━━━━━ Provided material

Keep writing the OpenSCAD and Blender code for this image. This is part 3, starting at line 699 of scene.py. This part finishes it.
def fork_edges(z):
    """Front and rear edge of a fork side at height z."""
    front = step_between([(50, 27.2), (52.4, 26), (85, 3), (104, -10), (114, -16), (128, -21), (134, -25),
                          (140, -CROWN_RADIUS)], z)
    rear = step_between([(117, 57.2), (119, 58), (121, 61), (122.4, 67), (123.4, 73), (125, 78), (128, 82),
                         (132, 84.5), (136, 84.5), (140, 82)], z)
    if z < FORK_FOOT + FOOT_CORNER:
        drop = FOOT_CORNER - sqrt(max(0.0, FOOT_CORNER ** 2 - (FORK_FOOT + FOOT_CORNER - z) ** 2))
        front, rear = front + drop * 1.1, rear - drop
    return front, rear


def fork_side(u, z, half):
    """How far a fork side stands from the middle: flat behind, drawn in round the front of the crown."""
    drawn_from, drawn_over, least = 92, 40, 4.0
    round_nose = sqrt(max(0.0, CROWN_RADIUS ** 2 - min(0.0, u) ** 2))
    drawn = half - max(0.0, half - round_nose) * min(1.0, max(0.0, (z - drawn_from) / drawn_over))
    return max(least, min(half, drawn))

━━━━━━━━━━

Given problem = Retype all of the material above with every character intact.

Answer to this problem =
Keep writing the OpenSCAD and Blender code for this image. This is part 3, starting at line 699 of scene.py. This part finishes it.
def fork_edges(z):
    """Front and rear edge of a fork side at height z."""
    front = step_between([(50, 27.2), (52.4, 26), (85, 3), (104, -10), (114, -16), (128, -21), (134, -25),
                          (140, -CROWN_RADIUS)], z)
    rear = step_between([(117, 57.2), (119, 58), (121, 61), (122.4, 67), (123.4, 73), (125, 78), (128, 82),
                         (132, 84.5), (136, 84.5), (140, 82)], z)
    if z < FORK_FOOT + FOOT_CORNER:
        drop = FOOT_CORNER - sqrt(max(0.0, FOOT_CORNER ** 2 - (FORK_FOOT + FOOT_CORNER - z) ** 2))
        front, rear = front + drop * 1.1, rear - drop
    return front, rear


def fork_side(u, z, half):
    """How far a fork side stands from the middle: flat behind, drawn in round the front of the crown."""
    drawn_from, drawn_over, least = 92, 40, 4.0
    round_nose = sqrt(max(0.0, CROWN_RADIUS ** 2 - min(0.0, u) ** 2))
    drawn = half - max(0.0, half - round_nose) * min(1.0, max(0.0, (z - drawn_from) / drawn_over))
    return max(least, min(half, drawn))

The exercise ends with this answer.